PROBLEM DESCRIPTION —
Take the data below and copy exactly the lines starting at the one with "Reconstruct the object" and finishing at the one with "from mathutils import Vector, noise", both included.

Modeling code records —

⟨

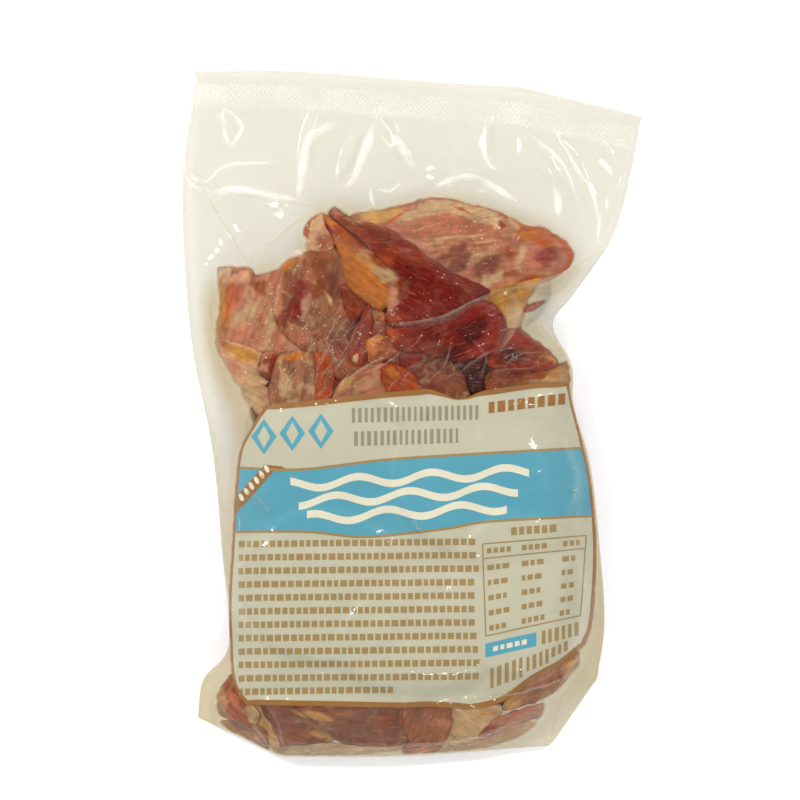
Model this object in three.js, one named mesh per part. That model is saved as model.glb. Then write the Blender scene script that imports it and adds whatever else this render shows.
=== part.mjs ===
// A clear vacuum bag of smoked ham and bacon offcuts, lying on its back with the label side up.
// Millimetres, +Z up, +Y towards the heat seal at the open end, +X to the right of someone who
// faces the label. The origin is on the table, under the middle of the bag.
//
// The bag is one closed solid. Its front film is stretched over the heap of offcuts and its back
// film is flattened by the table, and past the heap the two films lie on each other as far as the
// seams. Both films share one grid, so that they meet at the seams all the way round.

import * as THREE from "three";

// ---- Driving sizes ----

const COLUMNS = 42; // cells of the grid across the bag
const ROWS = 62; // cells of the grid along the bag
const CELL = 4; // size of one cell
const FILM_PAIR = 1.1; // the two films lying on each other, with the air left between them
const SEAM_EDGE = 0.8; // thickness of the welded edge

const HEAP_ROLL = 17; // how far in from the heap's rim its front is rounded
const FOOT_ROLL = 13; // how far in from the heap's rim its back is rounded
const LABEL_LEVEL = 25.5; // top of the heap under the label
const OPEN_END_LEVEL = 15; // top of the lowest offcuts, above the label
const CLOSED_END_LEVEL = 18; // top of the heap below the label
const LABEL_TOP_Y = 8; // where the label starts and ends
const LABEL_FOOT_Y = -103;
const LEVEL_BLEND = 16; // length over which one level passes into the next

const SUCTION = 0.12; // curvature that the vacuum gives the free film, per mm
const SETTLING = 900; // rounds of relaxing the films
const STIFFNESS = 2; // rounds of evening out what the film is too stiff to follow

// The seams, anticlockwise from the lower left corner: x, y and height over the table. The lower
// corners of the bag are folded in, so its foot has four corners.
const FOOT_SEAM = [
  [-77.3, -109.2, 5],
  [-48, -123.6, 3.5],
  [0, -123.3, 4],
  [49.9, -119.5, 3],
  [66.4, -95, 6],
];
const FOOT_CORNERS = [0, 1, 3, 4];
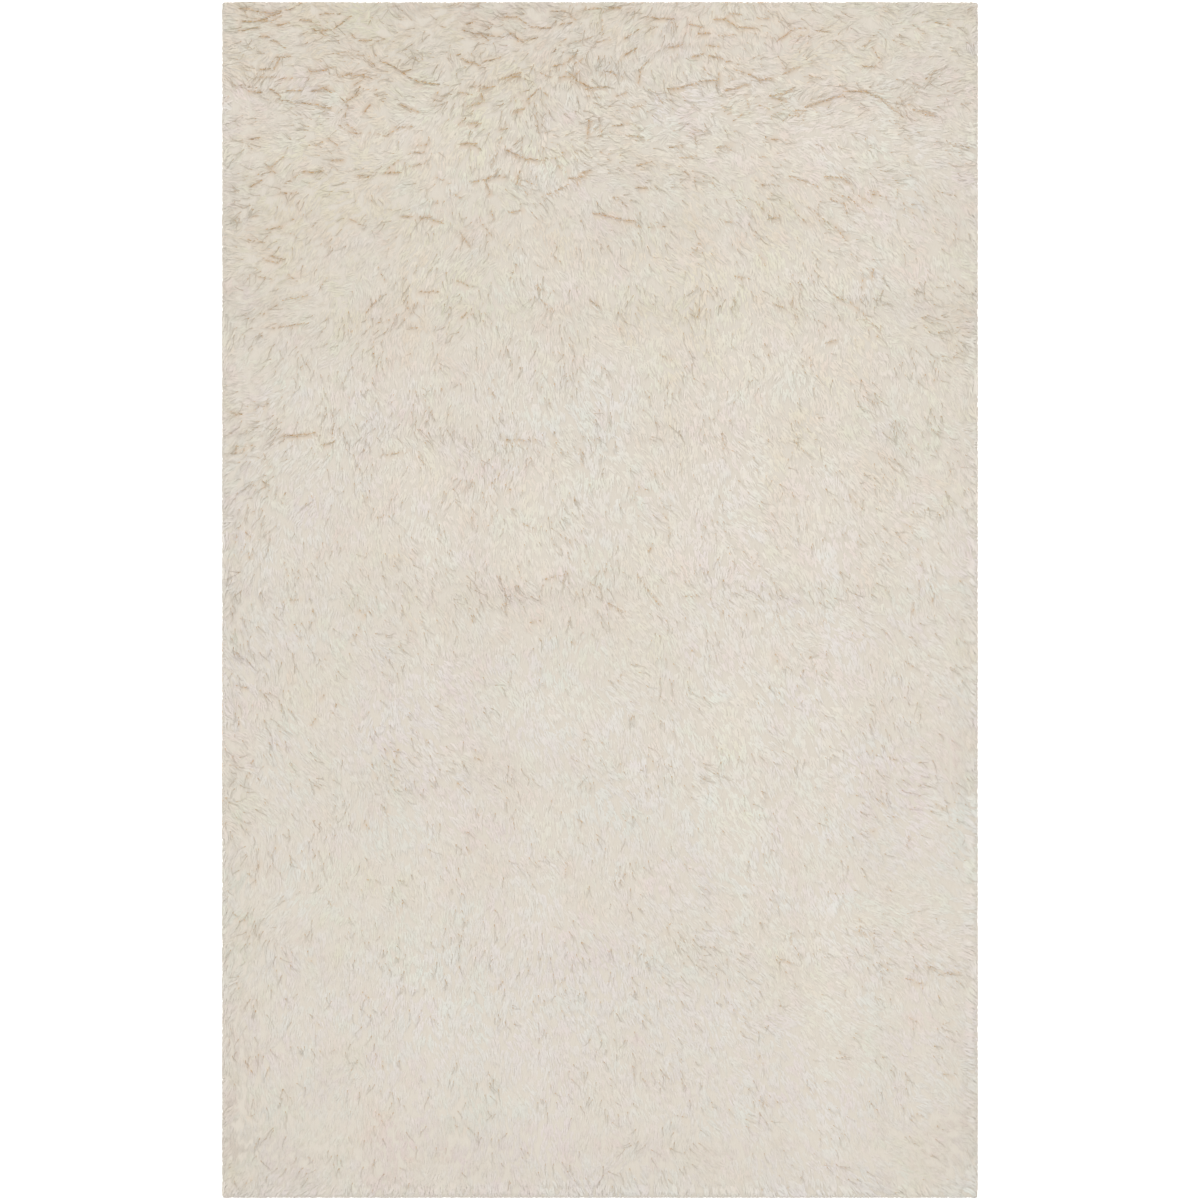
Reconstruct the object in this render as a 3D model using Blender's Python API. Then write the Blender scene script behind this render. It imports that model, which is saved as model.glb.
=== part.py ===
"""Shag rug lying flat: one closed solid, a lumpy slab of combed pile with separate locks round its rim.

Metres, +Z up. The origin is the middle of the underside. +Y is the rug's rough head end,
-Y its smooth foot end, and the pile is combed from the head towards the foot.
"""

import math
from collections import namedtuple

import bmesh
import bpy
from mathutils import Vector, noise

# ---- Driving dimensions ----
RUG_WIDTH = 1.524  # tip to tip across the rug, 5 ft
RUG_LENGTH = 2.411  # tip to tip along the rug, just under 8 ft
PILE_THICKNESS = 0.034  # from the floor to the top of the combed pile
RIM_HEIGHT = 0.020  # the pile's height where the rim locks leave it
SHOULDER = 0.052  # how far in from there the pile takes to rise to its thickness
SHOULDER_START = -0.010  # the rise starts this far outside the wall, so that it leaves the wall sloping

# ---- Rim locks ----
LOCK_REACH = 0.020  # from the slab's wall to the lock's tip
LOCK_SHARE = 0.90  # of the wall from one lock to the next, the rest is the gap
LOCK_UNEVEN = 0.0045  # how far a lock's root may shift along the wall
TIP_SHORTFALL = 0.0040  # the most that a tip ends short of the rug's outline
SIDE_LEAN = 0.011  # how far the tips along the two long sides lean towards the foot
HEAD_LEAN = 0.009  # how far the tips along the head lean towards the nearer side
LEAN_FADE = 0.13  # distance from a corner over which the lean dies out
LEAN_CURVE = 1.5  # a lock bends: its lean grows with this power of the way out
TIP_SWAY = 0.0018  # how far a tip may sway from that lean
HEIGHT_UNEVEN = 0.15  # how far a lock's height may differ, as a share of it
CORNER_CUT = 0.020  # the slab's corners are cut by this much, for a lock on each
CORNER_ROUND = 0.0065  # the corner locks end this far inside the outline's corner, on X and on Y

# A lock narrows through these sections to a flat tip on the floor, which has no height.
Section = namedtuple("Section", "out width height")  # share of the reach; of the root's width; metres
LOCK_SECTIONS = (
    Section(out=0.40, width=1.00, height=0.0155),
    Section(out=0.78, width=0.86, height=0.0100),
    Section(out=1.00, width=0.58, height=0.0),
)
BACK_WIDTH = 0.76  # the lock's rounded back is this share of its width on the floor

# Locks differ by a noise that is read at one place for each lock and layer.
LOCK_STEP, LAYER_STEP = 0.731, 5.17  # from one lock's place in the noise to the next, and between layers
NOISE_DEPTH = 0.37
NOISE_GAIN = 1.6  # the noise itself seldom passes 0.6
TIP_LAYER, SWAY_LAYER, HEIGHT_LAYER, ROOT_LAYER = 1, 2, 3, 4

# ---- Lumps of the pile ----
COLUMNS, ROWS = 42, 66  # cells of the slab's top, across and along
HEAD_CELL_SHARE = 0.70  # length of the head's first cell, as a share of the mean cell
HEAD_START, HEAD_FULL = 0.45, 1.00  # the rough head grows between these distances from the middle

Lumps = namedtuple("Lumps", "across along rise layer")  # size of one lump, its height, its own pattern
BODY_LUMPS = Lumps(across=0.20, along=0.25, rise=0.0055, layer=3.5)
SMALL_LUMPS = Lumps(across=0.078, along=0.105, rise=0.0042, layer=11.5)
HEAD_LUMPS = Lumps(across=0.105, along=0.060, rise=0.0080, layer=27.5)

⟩

FINAL RESULT —
Reconstruct the object in this render as a 3D model using Blender's Python API. Then write the Blender scene script behind this render. It imports that model, which is saved as model.glb.
=== part.py ===
"""Shag rug lying flat: one closed solid, a lumpy slab of combed pile with separate locks round its rim.

Metres, +Z up. The origin is the middle of the underside. +Y is the rug's rough head end,
-Y its smooth foot end, and the pile is combed from the head towards the foot.
"""

import math
from collections import namedtuple

import bmesh
import bpy
from mathutils import Vector, noise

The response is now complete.